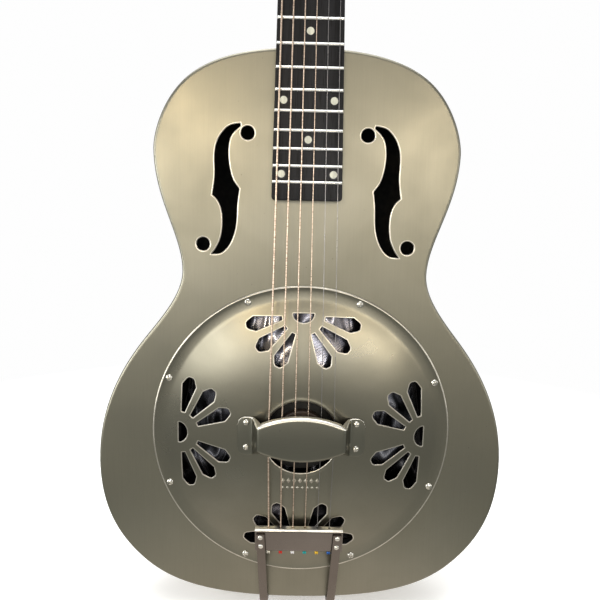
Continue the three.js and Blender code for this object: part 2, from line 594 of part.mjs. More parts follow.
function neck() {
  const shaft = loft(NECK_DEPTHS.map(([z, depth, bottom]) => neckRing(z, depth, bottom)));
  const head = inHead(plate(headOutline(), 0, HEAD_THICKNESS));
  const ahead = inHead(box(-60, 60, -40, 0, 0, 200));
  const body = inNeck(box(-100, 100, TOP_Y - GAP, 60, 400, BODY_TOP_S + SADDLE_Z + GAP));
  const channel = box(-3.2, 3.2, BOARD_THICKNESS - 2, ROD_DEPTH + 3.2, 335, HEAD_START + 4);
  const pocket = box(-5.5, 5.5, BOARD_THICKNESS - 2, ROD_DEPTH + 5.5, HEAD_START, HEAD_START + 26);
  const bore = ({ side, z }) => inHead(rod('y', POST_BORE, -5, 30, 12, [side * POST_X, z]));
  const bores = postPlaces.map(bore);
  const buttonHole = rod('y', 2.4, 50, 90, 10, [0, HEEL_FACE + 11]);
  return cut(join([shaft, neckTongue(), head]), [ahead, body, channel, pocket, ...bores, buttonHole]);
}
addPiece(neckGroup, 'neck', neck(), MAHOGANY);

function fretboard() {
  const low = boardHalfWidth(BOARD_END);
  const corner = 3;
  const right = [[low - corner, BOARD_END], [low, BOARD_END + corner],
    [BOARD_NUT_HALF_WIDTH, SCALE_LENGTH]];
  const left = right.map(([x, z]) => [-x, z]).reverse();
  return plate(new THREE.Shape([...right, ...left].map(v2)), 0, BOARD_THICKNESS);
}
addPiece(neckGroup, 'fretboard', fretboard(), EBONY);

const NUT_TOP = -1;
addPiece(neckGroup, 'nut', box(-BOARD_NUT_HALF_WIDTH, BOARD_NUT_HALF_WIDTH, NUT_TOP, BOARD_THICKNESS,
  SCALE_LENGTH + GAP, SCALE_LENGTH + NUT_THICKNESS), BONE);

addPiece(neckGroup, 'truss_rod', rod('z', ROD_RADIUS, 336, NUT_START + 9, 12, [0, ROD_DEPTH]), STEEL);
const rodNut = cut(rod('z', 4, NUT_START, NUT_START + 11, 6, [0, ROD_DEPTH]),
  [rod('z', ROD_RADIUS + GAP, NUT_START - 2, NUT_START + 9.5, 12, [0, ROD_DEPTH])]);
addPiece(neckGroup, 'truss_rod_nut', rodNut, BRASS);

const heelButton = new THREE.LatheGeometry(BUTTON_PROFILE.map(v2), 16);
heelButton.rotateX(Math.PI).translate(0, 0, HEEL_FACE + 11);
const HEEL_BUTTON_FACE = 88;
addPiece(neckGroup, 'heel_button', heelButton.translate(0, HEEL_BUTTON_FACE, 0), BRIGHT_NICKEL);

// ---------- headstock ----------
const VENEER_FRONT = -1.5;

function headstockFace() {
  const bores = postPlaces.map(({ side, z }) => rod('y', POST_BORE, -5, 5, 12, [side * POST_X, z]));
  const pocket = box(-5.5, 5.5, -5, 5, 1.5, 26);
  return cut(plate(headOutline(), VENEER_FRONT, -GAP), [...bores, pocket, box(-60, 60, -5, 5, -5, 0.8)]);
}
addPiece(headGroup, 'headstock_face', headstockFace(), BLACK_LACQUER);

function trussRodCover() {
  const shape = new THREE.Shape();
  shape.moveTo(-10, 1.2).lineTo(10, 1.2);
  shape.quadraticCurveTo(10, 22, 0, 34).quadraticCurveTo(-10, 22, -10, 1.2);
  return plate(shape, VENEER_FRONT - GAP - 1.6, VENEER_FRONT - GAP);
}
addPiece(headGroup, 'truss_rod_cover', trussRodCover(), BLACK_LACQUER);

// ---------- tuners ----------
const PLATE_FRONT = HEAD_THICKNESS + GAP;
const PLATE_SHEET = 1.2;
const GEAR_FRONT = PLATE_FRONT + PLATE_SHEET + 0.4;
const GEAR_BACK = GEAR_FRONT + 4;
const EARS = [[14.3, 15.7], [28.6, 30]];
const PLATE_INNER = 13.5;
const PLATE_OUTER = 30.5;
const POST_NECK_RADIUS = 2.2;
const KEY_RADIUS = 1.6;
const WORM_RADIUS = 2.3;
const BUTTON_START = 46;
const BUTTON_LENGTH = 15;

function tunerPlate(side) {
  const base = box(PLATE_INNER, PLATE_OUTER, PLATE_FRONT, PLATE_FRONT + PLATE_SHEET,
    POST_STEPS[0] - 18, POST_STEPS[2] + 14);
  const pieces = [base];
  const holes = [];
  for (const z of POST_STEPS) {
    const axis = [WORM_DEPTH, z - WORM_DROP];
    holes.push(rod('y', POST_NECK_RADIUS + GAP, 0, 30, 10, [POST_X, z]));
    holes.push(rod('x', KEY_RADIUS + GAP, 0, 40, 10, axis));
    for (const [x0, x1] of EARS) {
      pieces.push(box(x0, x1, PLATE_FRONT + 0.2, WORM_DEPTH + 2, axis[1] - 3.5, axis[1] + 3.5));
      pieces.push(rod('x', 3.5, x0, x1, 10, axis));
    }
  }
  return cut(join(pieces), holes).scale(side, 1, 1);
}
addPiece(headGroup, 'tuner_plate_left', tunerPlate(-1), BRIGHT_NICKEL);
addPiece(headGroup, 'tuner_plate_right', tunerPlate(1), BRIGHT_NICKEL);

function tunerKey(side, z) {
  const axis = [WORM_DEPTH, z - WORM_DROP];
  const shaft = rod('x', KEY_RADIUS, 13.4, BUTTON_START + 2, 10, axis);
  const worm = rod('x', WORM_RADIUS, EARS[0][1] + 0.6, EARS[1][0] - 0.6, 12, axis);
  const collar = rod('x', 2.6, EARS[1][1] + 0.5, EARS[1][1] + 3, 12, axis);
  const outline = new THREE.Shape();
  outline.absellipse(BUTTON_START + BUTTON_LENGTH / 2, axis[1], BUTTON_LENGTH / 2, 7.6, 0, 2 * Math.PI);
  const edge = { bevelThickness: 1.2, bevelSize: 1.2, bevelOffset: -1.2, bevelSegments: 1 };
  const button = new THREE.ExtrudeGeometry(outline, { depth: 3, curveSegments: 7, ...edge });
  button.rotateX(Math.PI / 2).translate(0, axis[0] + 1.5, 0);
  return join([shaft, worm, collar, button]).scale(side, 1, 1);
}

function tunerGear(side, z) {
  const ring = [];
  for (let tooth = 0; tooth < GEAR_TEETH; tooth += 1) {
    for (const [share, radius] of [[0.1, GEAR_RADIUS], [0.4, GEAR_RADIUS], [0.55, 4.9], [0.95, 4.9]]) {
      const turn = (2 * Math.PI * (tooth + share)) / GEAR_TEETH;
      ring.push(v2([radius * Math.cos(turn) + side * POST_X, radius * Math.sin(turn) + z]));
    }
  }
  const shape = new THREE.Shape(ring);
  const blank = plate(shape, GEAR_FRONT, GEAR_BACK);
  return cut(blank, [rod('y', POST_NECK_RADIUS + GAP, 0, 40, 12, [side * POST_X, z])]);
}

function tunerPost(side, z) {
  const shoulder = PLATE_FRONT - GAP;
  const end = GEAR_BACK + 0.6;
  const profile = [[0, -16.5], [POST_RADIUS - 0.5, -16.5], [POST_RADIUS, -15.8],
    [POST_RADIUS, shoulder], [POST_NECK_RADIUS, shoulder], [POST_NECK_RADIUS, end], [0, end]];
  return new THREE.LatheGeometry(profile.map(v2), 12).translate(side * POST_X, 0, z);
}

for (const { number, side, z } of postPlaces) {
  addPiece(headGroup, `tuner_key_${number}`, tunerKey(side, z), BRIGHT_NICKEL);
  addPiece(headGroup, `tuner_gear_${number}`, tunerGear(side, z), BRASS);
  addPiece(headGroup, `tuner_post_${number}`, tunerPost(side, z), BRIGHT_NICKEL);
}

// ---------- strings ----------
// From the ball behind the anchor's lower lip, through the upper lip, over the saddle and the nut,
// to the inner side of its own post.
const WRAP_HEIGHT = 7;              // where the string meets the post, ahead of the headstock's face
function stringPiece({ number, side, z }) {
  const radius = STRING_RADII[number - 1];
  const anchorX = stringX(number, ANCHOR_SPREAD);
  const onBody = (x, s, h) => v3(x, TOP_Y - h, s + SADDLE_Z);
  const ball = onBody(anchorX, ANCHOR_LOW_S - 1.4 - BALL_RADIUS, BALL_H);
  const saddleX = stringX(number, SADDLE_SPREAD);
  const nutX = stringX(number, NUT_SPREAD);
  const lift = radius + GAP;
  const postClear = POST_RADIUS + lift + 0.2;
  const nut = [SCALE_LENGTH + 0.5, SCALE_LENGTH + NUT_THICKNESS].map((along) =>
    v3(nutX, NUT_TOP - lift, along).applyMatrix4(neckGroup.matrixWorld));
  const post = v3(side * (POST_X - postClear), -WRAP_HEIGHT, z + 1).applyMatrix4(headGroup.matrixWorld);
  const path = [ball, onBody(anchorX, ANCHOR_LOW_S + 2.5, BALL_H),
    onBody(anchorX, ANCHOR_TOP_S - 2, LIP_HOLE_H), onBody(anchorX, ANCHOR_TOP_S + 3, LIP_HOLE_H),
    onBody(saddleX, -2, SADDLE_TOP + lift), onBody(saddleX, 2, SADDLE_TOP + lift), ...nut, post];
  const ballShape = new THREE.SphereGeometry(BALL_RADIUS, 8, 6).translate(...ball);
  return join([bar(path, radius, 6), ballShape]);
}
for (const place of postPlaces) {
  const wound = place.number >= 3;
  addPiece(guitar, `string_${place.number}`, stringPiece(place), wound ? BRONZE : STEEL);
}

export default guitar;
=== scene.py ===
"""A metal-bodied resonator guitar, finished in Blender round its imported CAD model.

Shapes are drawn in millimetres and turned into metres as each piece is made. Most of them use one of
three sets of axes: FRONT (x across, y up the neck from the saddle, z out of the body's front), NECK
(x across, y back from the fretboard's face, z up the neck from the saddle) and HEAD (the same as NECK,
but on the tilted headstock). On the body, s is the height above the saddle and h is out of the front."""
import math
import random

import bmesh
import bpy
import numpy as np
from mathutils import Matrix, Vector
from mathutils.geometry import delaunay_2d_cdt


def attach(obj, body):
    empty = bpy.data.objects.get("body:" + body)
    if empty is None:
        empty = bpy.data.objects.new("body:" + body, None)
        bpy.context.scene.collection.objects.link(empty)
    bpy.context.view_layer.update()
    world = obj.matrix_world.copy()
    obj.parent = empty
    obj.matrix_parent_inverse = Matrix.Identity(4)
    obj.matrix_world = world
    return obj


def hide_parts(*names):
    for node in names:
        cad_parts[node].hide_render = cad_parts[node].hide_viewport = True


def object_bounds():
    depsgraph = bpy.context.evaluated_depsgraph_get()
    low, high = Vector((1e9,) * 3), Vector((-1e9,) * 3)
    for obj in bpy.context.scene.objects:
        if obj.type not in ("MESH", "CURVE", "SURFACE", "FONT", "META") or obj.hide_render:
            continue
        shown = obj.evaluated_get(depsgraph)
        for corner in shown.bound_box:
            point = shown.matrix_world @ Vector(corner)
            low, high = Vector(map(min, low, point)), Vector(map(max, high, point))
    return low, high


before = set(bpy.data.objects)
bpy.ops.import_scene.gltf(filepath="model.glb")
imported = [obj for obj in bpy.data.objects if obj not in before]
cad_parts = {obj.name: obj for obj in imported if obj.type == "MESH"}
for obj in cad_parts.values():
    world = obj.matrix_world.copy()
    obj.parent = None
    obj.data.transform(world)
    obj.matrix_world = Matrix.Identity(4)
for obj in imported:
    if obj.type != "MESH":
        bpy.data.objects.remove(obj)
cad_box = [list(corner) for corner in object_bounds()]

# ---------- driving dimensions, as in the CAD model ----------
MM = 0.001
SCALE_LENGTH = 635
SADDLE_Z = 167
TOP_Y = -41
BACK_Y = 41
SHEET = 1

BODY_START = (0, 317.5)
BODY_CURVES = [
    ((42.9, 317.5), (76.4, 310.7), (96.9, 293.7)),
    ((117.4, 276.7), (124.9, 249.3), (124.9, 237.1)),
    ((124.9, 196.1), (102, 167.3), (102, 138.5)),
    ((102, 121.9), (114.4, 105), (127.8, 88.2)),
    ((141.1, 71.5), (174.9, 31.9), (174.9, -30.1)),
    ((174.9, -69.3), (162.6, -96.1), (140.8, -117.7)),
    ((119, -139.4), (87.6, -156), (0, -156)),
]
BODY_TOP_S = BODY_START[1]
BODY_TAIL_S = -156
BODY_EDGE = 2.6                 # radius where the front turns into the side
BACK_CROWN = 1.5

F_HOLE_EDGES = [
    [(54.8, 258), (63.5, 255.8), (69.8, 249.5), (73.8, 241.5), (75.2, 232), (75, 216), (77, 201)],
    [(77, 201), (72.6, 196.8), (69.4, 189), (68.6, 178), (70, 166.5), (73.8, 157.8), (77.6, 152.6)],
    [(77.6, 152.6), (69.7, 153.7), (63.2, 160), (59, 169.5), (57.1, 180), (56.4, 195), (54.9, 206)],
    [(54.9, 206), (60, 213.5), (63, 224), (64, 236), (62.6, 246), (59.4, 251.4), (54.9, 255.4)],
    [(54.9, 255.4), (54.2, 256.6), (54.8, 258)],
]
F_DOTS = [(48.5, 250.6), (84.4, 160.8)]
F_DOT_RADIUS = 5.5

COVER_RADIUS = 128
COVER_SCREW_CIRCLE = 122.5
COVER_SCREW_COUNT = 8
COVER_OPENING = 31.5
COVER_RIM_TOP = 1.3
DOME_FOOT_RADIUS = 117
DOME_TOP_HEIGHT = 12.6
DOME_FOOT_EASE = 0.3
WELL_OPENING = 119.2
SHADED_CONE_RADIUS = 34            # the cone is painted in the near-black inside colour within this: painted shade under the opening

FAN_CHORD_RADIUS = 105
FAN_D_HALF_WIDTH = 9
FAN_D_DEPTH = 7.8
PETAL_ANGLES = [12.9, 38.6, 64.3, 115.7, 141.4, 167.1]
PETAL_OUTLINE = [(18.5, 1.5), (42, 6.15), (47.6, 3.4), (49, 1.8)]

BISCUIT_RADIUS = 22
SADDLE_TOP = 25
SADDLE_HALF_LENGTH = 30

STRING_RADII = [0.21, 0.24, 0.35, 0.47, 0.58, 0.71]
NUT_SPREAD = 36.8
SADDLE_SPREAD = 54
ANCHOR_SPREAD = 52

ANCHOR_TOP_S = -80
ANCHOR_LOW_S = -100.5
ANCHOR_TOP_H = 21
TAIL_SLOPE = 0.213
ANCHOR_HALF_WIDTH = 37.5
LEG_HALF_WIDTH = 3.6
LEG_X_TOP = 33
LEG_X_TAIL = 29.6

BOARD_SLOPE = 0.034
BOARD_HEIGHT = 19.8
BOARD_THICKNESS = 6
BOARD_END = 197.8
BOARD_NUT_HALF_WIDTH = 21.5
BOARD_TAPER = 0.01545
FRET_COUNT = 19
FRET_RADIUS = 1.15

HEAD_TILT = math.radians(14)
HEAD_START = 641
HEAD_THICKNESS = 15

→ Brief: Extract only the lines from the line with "for (const place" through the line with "from mathutils.geometry import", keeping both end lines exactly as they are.

→ Exercise answer:
for (const place of postPlaces) {
  const wound = place.number >= 3;
  addPiece(guitar, `string_${place.number}`, stringPiece(place), wound ? BRONZE : STEEL);
}

export default guitar;
=== scene.py ===
"""A metal-bodied resonator guitar, finished in Blender round its imported CAD model.

Shapes are drawn in millimetres and turned into metres as each piece is made. Most of them use one of
three sets of axes: FRONT (x across, y up the neck from the saddle, z out of the body's front), NECK
(x across, y back from the fretboard's face, z up the neck from the saddle) and HEAD (the same as NECK,
but on the tilted headstock). On the body, s is the height above the saddle and h is out of the front."""
import math
import random

import bmesh
import bpy
import numpy as np
from mathutils import Matrix, Vector
from mathutils.geometry import delaunay_2d_cdt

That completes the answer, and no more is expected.